Та самая антизападная риторика, направленная, в первую очередь, внутрь России, закладывает сейчас очень опасный конфликт, который формирует расхождение в базовых ценностях и идеалах. Российское общество начинает разрываться изнутри, поскольку то, что в реальности соединяет Россию с Европой — классическая русская культура, созданная как раз в западной традиции, — теперь используется, чтобы обосновать изоляцию. Люди не хотят признавать, что великая русская культура, которой гордятся в России и восхищаются на Западе — это культура европейская. И именно эту культуру начинают противопоставлять западной.

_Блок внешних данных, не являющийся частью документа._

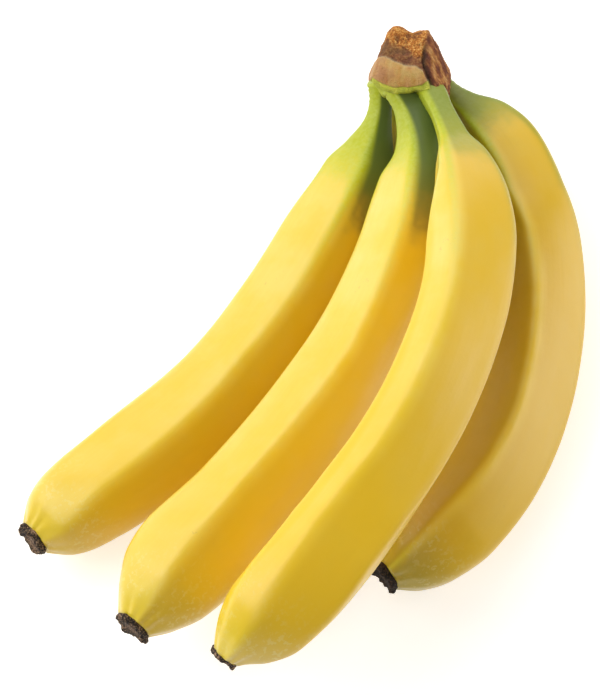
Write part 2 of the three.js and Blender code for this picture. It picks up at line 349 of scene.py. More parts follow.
def surface_piece(name, grid, material, values=None, vectors=None, node=None):
    """A closed surface from a grid of points in millimetres: rows run from one pole to the other
    and columns go round. The first and the last row are each one point. The UV map is (share of
    the way round, share of the rows). values and vectors are attributes on the same grid."""
    rows, columns = grid.shape[:2]
    ring = np.arange(rows - 2)[:, None] * columns + np.arange(columns)[None, :] + 1
    following = np.roll(ring, -1, axis=1)
    last = (rows - 2) * columns + 1
    quads = np.stack([ring[:-1], following[:-1], following[1:], ring[1:]], axis=-1).reshape(-1, 4)
    start_fan = np.stack([np.zeros(columns, int), following[0], ring[0]], axis=-1)
    end_fan = np.stack([np.full(columns, last), ring[-1], following[-1]], axis=-1)

    def flatten(field):
        inner = field[1:-1].reshape(-1, *field.shape[2:])
        return np.concatenate([field[:1, 0], inner, field[-1:, 0]])

    points = (flatten(grid) + TABLE_SHIFT) * MM
    mesh = bpy.data.meshes.new(name)
    mesh.from_pydata(points.tolist(), [], quads.tolist() + start_fan.tolist() + end_fan.tolist())
    mesh.polygons.foreach_set("use_smooth", np.ones(len(mesh.polygons), bool))

    wide, tall = 1 / columns, 1 / (rows - 1)
    left = np.broadcast_to(np.arange(columns) / columns, (rows - 3, columns))
    low = np.broadcast_to(np.arange(1, rows - 2)[:, None] / (rows - 1), (rows - 3, columns))
    right, high = left + wide, low + tall
    quad_uv = np.stack([left, low, right, low, right, high, left, high], axis=-1)
    turn = np.arange(columns) / columns
    flat = np.zeros(columns)
    start_uv = np.stack([turn, flat, turn + wide, flat + tall, turn, flat + tall], axis=-1)
    end_low = flat + 1 - tall
    end_uv = np.stack([turn, flat + 1, turn, end_low, turn + wide, end_low], axis=-1)
    uv = np.concatenate([quad_uv.ravel(), start_uv.ravel(), end_uv.ravel()])
    mesh.uv_layers.new(name="surface").data.foreach_set("uv", uv)

    for label, field in (values or {}).items():
        attribute = mesh.attributes.new(label, "FLOAT", "POINT")
        attribute.data.foreach_set("value", flatten(field).astype(np.float32))
    for label, field in (vectors or {}).items():
        attribute = mesh.attributes.new(label, "FLOAT_VECTOR", "POINT")
        attribute.data.foreach_set("vector", flatten(field).astype(np.float32).ravel())

    piece = bpy.data.objects.new(name, mesh)
    bpy.context.scene.collection.objects.link(piece)
    mesh.materials.append(material)
    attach(piece, "root")
    if node:
        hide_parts(node)
    return piece


# Fingers

def ridge_angles(finger, stations):
    """Ridge angles in degrees, a row for each station and a column for each ridge, with the first
    ridge again at the end, a full turn on."""
    shared_turn = through_points(finger["turn"], stations)[:, None]
    ridges = np.array(finger["ridges"], float) + shared_turn
    for index, pairs in finger["own_turn"].items():
        ridges[:, index] += through_points(pairs, stations)
    return np.concatenate([ridges, ridges[:, :1] + 360], axis=1)


def section_shares(ridges, angles, crispness):
    """Share of the radius at each angle: a polygon whose corners are the ridges, softened by
    summing its facets' pulls to a high power, and scaled to the area of the circle."""
    middle = np.radians((ridges[:, 1:] + ridges[:, :-1]) / 2)
    half = np.radians((ridges[:, 1:] - ridges[:, :-1]) / 2)
    distance = np.cos(half) / math.cos(math.pi / middle.shape[1])
    facing = np.maximum(0, np.cos(angles[:, :, None] - middle[:, None, :]))
    power = crispness[:, None]
    pull = np.sum((facing / distance[:, None, :]) ** power[:, :, None], axis=2)
    polygon = pull ** (-1 / power)
    return polygon / np.sqrt(np.mean(polygon ** 2, axis=1, keepdims=True))


def finger_reach(finger, radii, section, angles, straight, stations, length):
    """How far the peel is from the middle line: the radius times the section's share, with
    shallow swells over the belly, fine roughness, ring wrinkles that fade from the stalk's root,
    puckers at the tip, and the finger's own fuller or slimmer places, each a hill along it and
    round it."""
    seed = finger["seed"]
    belly = smooth_step(0.1, 0.25, stations)[:, None]
    swell = SWELL_HEIGHT * belly * lattice_noise(straight * SWELL_STRETCH, SWELL_SIZE, seed)
    rough = ROUGH_HEIGHT * lattice_noise(straight * ROUGH_STRETCH, ROUGH_SIZE, seed + 1)
    root = np.exp(-stations * length / WRINKLE_REACH)[:, None]
    rings = np.sin(2 * math.pi * stations * length / WRINKLE_PITCH)[:, None]
    wrinkle = WRINKLE_HEIGHT * root * rings
    tip = smooth_step(PUCKER_START, FINGER_END, stations)[:, None]
    wander = PUCKER_WANDER * lattice_noise(straight, PUCKER_SIZE, seed + 2)
    pucker = PUCKER_HEIGHT * tip * np.cos(PUCKER_COUNT * angles + wander)
    reach = radii[:, None] * section + swell + rough + wrinkle + pucker
    for station, spread, web_turn, height in finger["webs"]:
        along_web = hill(stations, station, spread)[:, None]
        off_web = np.degrees(wrapped(angles - math.radians(web_turn)))
        reach = reach + height * along_web * hill(off_web, 0, WEB_WIDTH_DEGREES)
    return reach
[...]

На фоне этого возникает закономерный вопрос: как вообще теперь будет строиться российское культурное присутствие на Западе? Россия все еще остается частью международной системы, но культурные связи уже начинают рушиться — например, Польша отменила запланированные культурные мероприятия в одностороннем порядке. А в России государство уже открыто использует культуру как элемент пропаганды в собственной, замешанной на страхе антизападной кампании. Как художникам в этих условиях оставаться независимыми, а не вставать под ружье, обслуживая государственную пропаганду?
Просто музыка
Завершился Kulturus темным пражским вечером, когда на улице висел густой холодный туман, а в полумраке музыкального кафе V Lese было тепло. Музыкальные перфомансы композитора и виртуозного импровизатора Владимира Торчинского, а также дуэта музыкантов-электронщиков Войтеха Прохазки (Vojtech Prochazka) и Георгия Багдасарова позволили гостям и участникам фестиваля немного отдохнуть от политики. Антураж зала — грубые кирпичные стены, бетонные потолки, металлические трубы — оказался самым подходящим как раз для такой музыки — для экспериментов со звукоизвлечением, которые предложили музыканты.
Владимир Торчинский, выступивший в первом отделении с пьесами-импровизациями, — востребованный композитор. Его сочинения звучат в больших залах по всему миру — от Японии до Москвы. Он также автор собственной методики обучения музыкальной импровизации на клавишных инструментах. Его музыка, свободная, несдержанная и романтичная, в большой мере — экспромт. «Перед началом исполнения у меня есть заданная тема и форма, все остальное — импровизация», — говорит Владимир Торчинский.
Во втором отделении играли «электронщики». Они делали на ходу какую-то «бесформенную музыку» — многокомпонентный субстрат из ассоциаций. То слышны какие-то шорохи и скрипы, то вдруг появляются отдельные слова, вкрапленные в тягучее в звуковое поле. Это какая-то урбанистическая мелодия, компиляция звуков из хаоса, гармония, получаемая из дисгармонии. Эта музыка и стала завершающим аккордом фестиваля.
Kulturus прошел, и совершенно ясно, что русский фестиваль Праге нужен. И нужен он именно в том формате, который сейчас сложился сам — многообразный, дискуссионный, умный.